Le pagine di Chiaromonte avviano alla «libertà di pensiero» gli intellettuali
sabato 6 aprile 2013
Se posso permettermi, consiglierei (lo consiglio intanto a me stesso) di leggere gli scritti di Nicola Chiaromonte (1905-1972), almeno una decina di pagine, almeno una volta al mese, magari in alternativa ai giornali, per tenere la mente libera da nozioni vaghe e falsi problemi. La saggistica di Chiaromonte è uno dei più puri e solidi modelli di prosa morale e razionale della nostra letteratura novecentesca. Ma le sue opere restano introvabili, andrebbero ristampate. Comunque, i suoi lettori sono sempre stati pochi e restano pochissimi, a tutto vantaggio di una quantità di politologi e giornalisti politici che non riescono a immettere nella nostra testa l'ossigeno della tanto onorata ma non facile "libertà di pensiero".Per fortuna le Edizioni dell'asino mettono ora in circolazione Il tempo della malafede e altri scritti, un'antologia a cura di Vittorio Giacopini.

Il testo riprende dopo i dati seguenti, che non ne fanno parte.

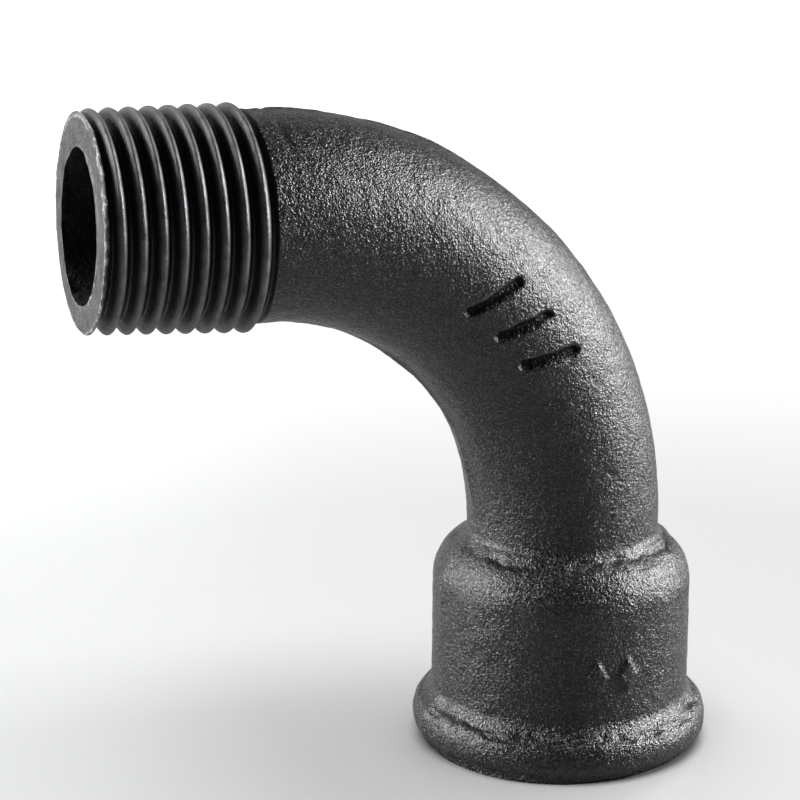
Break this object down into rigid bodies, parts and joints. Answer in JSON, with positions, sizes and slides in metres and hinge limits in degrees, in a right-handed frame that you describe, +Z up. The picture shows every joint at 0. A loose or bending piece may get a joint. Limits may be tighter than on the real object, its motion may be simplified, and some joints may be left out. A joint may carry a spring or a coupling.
{
  "type": "pipe elbow",
  "caption": "Curved cast iron pipe elbow turning a pipe run through a right angle, with a threaded spigot at one end and a beaded, internally threaded socket at the other.",
  "frame": {"origin": "centre of the socket's end face, in the plane that the elbow stands on", "axes": "+Z up along the socket's axis, away from its mouth; the spigot's axis is 55 mm above the origin and its end face looks along -X; +Y completes the right-handed frame"},
  "size_m": [0.0628, 0.0296, 0.0657],
  "materials": {
    "cast_skin": "as-cast skin with a fine sandy grain, blackened and lightly oiled",
    "machined_thread": "cut thread, smooth and oiled, worn bright along its crests"
  },
  "bodies": {
    "root": {"male_spigot": "machined_thread", "bend": "cast_skin", "shoulder": "cast_skin", "socket": "cast_skin", "rim_bead": "cast_skin"}
  },
  "joints": []
}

Il primo saggio, "La situazione di massa e i valori nobili", meriterebbe che si formassero dei gruppi di discussione e di studio. Chiaromonte parte da Ortega y Gasset e da Hannah Arendt per valutare il rapporto di continuità e discontinuità fra la filosofia politica di Platone e quella di Marx. Secondo Platone, bisogna prima arrivare alla verità da soli, poi tornare fra i propri simili e aiutarli a capirla. Marx afferma invece che la verità utile, la sola che conti, la si può e deve trovare insieme agli altri, accettando le servitù e lo stato di necessità in cui vive il genere umano, la "massa" sociale, oggi.Ma oggi gli addetti alla verità e alla tradizione culturale, gli intellettuali, sono essi stessi "massificati" e asserviti a logiche di categoria istituzionale e di parte politica. Così, la verità viene cercata e dichiarata solo se serve, mentre le necessità sociali rendono indifferenti alle verità inutili. Dunque cosa viene prima, la verità o la società? E gli intellettuali che cosa sono oggi rispetto a quello che erano ai tempi di Platone o di Marx? Valgono in quanto singoli, come voleva Kierkegaard? O solo in gruppo, come hanno voluto le avanguardie novecentesche in arte e in politica? C'è più verità nella misantropia e nella solitudine o nello spirito comunitario e gregario? La risposta deve esserci, ma non sempre sarà la stessa.